Here's what I discovered:







This is a photo of one of the source ICs and another which went thru the shredder (I cleared the bin and shredded a single IC for the photo). So it looks like these IC do still have surprises inside for us scrap hounds. I've decided to check several individual types of the same generation of IC to determine if any others have this kind of hidden treasure inside. I'll keep the forum posted. The chip in the picture comes from an old 14.4 ISA Modem. It just so happens that I bought over three hundred pounds of these modems from a guy on ebay last year!

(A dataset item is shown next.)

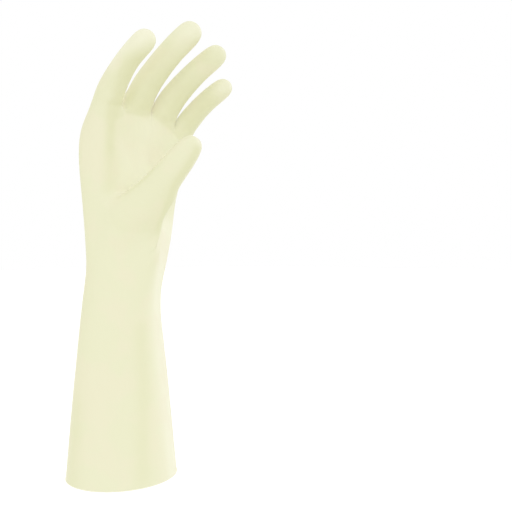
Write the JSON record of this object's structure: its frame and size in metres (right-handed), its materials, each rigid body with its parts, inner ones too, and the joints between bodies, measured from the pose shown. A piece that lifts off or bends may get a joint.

I'll post a follow up when I get some average yields for this type of scrap.

Cheers,

Steve


----------



## goldsilverpro (Apr 29, 2007)

That part really was loaded. Do I see a hybrid circuit in there? Do you think the shredder will hold up? It sure did a perfect job on the part. I bet it was really noisy.


----------



## lazersteve (Apr 29, 2007)

goldsilverpro said:


> I bet it was really noisy



My wife said she thought a giant rat was upstairs chewing thru the wall. She was out front doing yard work!

Steve


----------



## goldsilverpro (Apr 29, 2007)

I'm still laughing.


----------



## lazersteve (Apr 29, 2007)

goldsilverpro said:


> Do I see a hybrid circuit in there?



Chris,

You are correct. This is one oddball IC configuration. Typically hybrids are mounted in an exposed state or sealed in a single in-line package (SIP). I never knew they put hybrids in plastic quad packs! I've been hands on in the electronics industry for nearly 20 years and have never seen this type of configuration. I'm hoping to find more surprises like this one in my scrap pile. The most unique aspect of this little bugger is that the gold looks to be plated onto the substrate directly. I also can make out a perimeter of what appears to be Pd or Ag on the ground plane. Definitely a great find! Thanks Paige ! :wink: 

Steve


----------



## goldsilverpro (Apr 29, 2007)

Is the hybrid a thin film (shiny metals) or thick film (matte) circuit.


----------



## lazersteve (Apr 29, 2007)

It appears to be a copper ground plane with a silver or palladium perimeter. On this is a small fiber circuit board with the gold traces. Very unusual for 1995. The core is mounted on the ground plane and has gold wire interconnects to the internal circuit board.


----------



## mike.fortin (May 1, 2007)

Steve--I read your post with photo about putting ICs thru a heavy duty paper shredder (Fellows Model PS-80). Have you ever found any shredder which would reduce monitor housings to more manageable pieces for disposal? You or anyone use a wood chipper do the job? Thanks. Mike Fortin


----------



## lazersteve (May 1, 2007)

Mike,

I just take mine to the dump when I get a truck load.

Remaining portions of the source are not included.